«Человек,
— говорит Плиний, — ничтожное и чванливое животное, ведь даже запаха плохо погашенного светильника достаточно, чтобы убить его в утробе матери… Появившись голым на голой земле, он начинает жизнь с криков и плача… Слезы служат одним из его преимуществ; смех же дается ему не ранее чем через сорок дней… Он ощущает жизнь только через мучения, хотя единственное его преступление состоит в том, что он родился… Среди всех прочих животных он один не имеет другого инстинкта, кроме плача; ему одному знакомы честолюбие… суеверие, тревога, могила, беспокойство о том, что будет после него… Нет другого животного, у которого жизнь была бы более хрупкой, желания — более пылкими, страх — более безудержным, ярость — более неистовой… Самая малая из его скорбей не может быть вознаграждена даже самой большой из его радостей… Его жизнь, и без того короткая, укорачивается еще более за счет сна, поглощающего половину ее, за счет ночи, без сна становящейся пыткой, за счет детства, проходящего бездумно, за счет старости, живущей только ради страданий… за счет страхов, болезней и увечий… И, тем не менее, эта скоротечность жизни является самым драгоценным даром, которым наделила его природа… Но человек так устроен, что он хочет жить дольше. Страсть к бессмертию не дает ему покоя. Он верит в переселение душ и в загробную жизнь, он поклоняется духам предков, он заботится об останках себе подобных… Детские мечты! Если он переживет самого себя, ему никогда не знать покоя. Величайшее благо жизни — смерть, смерть быстрая и неожиданная, будет тогда отнята у нас, а вернее, сделается еще более жестокой к нам, ибо станет приводить нас лишь к новым мукам. Лишенные высшего счастья, состоящего в том, чтобы не рождаться, мы останемся без единственного утешения, которое может быть нам дано, утешения вернуться в ничто. Нет, человек возвращается туда, откуда он вышел. После смерти он становится тем, чем был до рождения».[147]
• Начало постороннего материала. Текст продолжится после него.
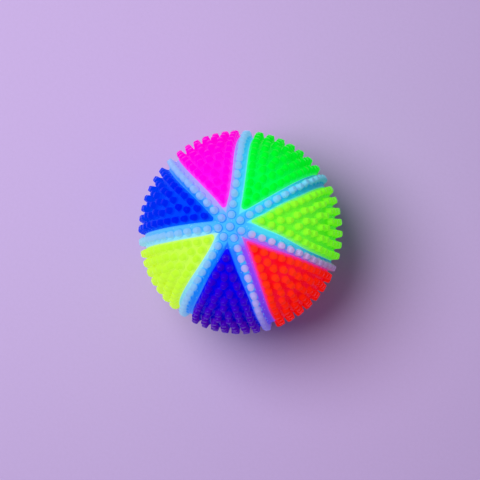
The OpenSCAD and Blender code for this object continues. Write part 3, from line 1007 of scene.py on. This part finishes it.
def rubber_base_finish(sizes, petals, straps):
    """See-through blue rubber with painted glow, that takes painted light from the petals beside
    it.
    """
    finish = Rubber("rubber base", sizes, BASE_GLOW, BASE_SHINE)
    # tint: painted light that each petal throws into the clear strap beside it
    tint = finish.mix(
        finish.far,
        finish.sides_of_straps([(strap.right[:], strap.left[:]) for strap in straps]),
        finish.sides_of_straps([(strap.far_right[:], strap.far_left[:]) for strap in straps]),
    )
    own = finish.mix(
        finish.far,
        finish.around([strap.nub[:] for strap in straps], 0.0, NUB_HOLD),
        finish.around([strap.far_nub[:] for strap in straps], 0.0, NUB_HOLD),
    )
    rim = finish.around([shades.rim[:] for shades in petals], 0.5 / len(PETALS), RIM_HOLD)
    outside_hub = finish.tilted(*HUB_TILTS)

    # The sheet is clear blue at the hub, takes painted light from the petals beside the nubs, and
    # is lit along its rims
    half, wide = sizes.strap_half, finish.aside
    cloud = finish.noise(finish.here, BASE_CLOUD, 3.0)
    sheet = finish.mix(cloud.between(0.35, 0.7) * 0.3, HUB_SHEET, HUB_CLOUD)
    beside = wide.between(0.2 * half, 0.5 * half)
    sheet = finish.mix(beside * (0.15 + outside_hub * 0.8), sheet, tint)
    at_rim = wide.between(0.78 * half, half)
    sheet = finish.mix(at_rim * (0.76 - finish.far * 0.36), sheet, rim)

    # Painted shade lies deep blue around the roots of the nubs, and their tops are milky
    nub = finish.mix(outside_hub, HUB_NUB, own)
    # The nubs near a strap's sides take the same painted light
    nub = finish.mix(wide.between(0.1 * half, 0.6 * half) * 0.42, nub, tint)
    body = finish.mix(finish.top, sheet, nub)
    ring = finish.mix(outside_hub * 0.6, HUB_ROOT_SHADE, tint)
    body = finish.mix(finish.root * (0.7 - finish.far * 0.5), body, ring)

    # Tiny bubbles in the sheet
    bubble = 1 - finish.cells(finish.here, BUBBLES).between(0.1, 0.2)
    body = finish.mix(bubble * (1 - finish.top) * 0.3, body, BUBBLE)

    # The glow is cut on the side away from the key lamp: painted shade
    level = (1 - finish.upright * finish.upright).root()
    finish.lit(body, ((finish.heading - SHADED_HEADING).cosine() * level).between(0.1, 0.8))
    finish.set("Roughness", 0.36 + cloud * 0.12 - finish.top * 0.18)
    finish.bump(finish.noise(finish.here, BASE_GRAIN) + bubble * 0.6, 0.03 * MM, 0.5)
    return finish.material


def rubber_petal_finish(shades, sizes):
    """Bright rubber: its sheet, nubs and thin edge each have their own strength of colour."""
    sheet_shade, nub_shade, edge_shade = shades.sheet[:], shades.nub[:], shades.edge[:]
    shine = PURPLE_SHINE if shades.name == "purple" else (PETAL_SHINE, edge_shade)
    finish = Rubber("rubber petal " + shades.name, sizes, shades.glow, shine)
    far = finish.far
    cloud = finish.noise(finish.here, PETAL_CLOUD, 3.0)
    edge = 1 - (finish.aside - (sizes.strap_half + sizes.side_gap)).between(*EDGE_FADE)
    sheet = finish.mix(far, sheet_shade, shades.far_sheet[:])
    sheet = finish.mix(cloud.between(0.3, 0.75) * 0.1, sheet, edge_shade)
    # The thin edge is paler: painted light from the clear base showing through it
    sheet = finish.mix(edge * (0.9 - far * 0.6), sheet, edge_shade)
    nub = finish.mix(far, nub_shade, shades.far_nub[:])
    nub = finish.mix(finish.attribute("nub_tone", "Fac") * 0.15, nub, sheet)
    body = finish.mix(finish.top, sheet, nub)
    # Painted shade: the nub's colour, darker, in a ring around its root
    body = finish.mix(finish.root * (0.22 - far * 0.18), body, dim(nub_shade, 0.7))
    finish.lit(body)
    finish.set("Roughness", 0.34 + cloud * 0.12 - finish.top * 0.22)
    finish.bump(finish.noise(finish.here, PETAL_GRAIN), 0.025 * MM, 0.4)
    return finish.material


def moulded_finish(name, shade, rough, alpha=1.0):
    """Plastic with a little mottling and a fine grain."""
    finish = Finish(name, Alpha=alpha, Specular_IOR_Level=0.5)
    place = finish.place()
    grain = 600.0
    cloud = finish.noise(place, grain / 4, 3.0)
    finish.set("Base Color", finish.mix(cloud.between(0.35, 0.7) * 0.5, shade, dim(shade, 0.82)))
    finish.set("Roughness", rough + (cloud - 0.5) * 0.2)
    finish.bump(finish.noise(place, grain), 0.02 * MM, 0.4)
    return finish.material


def brushed_finish(name, shade, rough, centre=(0, 0, 0)):
    """Metal brushed in fine rings about the upright through centre."""
    finish = Finish(name, Metallic=1.0, Specular_IOR_Level=0.5)
    x, y, z = finish.split(finish.vector("SUBTRACT", finish.place(), centre))
    drawn = finish.value(
        "ShaderNodeTexNoise", {"noise_dimensions": "1D"},
        {"W": (x * x + y * y).root() * 9000.0 + z * 5000.0, "Scale": 1.0, "Detail": 3.0},
    )
    finish.set("Base Color", finish.mix(drawn * 0.35, shade, dim(shade, 0.7)))
    finish.set("Roughness", rough + drawn * 0.18)
    finish.bump(drawn, 0.008 * MM, 0.5)
    return finish.material


def board_finish():
    """Green board with a woven grain under the mask, and the copper rings around its holes."""
    finish = Finish("board", Specular_IOR_Level=0.5)
    place = finish.place()
    x, y, _ = finish.split(place)
    weave = (x * 9000.0).sine() * (y * 9000.0).sine()
    green = finish.mix(weave * 0.25 + 0.4, colour(24, 104, 62), colour(38, 136, 82))
    copper = 1 - finish.cells(place, 330.0).between(0.1, 0.14)
    finish.set("Base Color", finish.mix(copper * 0.8, green, colour(206, 176, 104)))
    finish.set("Metallic", copper * 0.6)
    finish.set("Roughness", 0.34 + finish.noise(place, 200.0, 3.0) * 0.2)
    finish.bump(copper + weave * 0.1, 0.02 * MM, 0.6)
    return finish.material


def lamp_finish(name, shade):
    """Tinted clear resin with a paler bloom."""
    finish = Finish(name, Alpha=0.85, Specular_IOR_Level=0.5, Coat_Weight=0.3,
                    Emission_Strength=0.35, Emission_Color=shade)
    cloud = finish.noise(finish.place(), 350.0)
    finish.set("Base Color", finish.mix(cloud * 0.5, shade, WHITE))
    finish.set("Roughness", 0.08 + cloud * 0.1)
    return finish.material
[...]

Знаете ли ли вы что-либо более безнадежное и более склоняющее к самоубийству, чем это ужасающее умозаключение о небытии?
Как далеко оно от того мягкого утешения, какое дает христианская религия, обещая нам загробную жизнь!
Как далеко оно от приговора самоубийству, кратко выраженного в стихе Шекспира:
Сему лишь нет прощения злодейству, ведь в нем раскаяться нельзя!
И потому Плиний добавляет:
«Среди всех богов Смерть всегда была самой почитаемой».
И в самом деле, культ смерти вскоре сделался всеобщим.
У всех самоубийц на устах непременно имена Катона и Брута, и к этим двум именам, словно к колоннам из черного мрамора, они крепят створки двери, ведущей их к бездонной пропасти, которую за сорок лет до них посетил Вергилий и которую спустя двенадцать веков посетит Данте.
В античные времена смерть таила в себе гибельное наслаждение, заставлявшее без оглядки устремляться вон из жизни, где наслаждение было лишено страсти и радости.
Взгляните на императоров, которым позволено все: чем они заняты, за редким исключением? Без конца углубляют пропасть извращенного безумия, в которую они погружаются.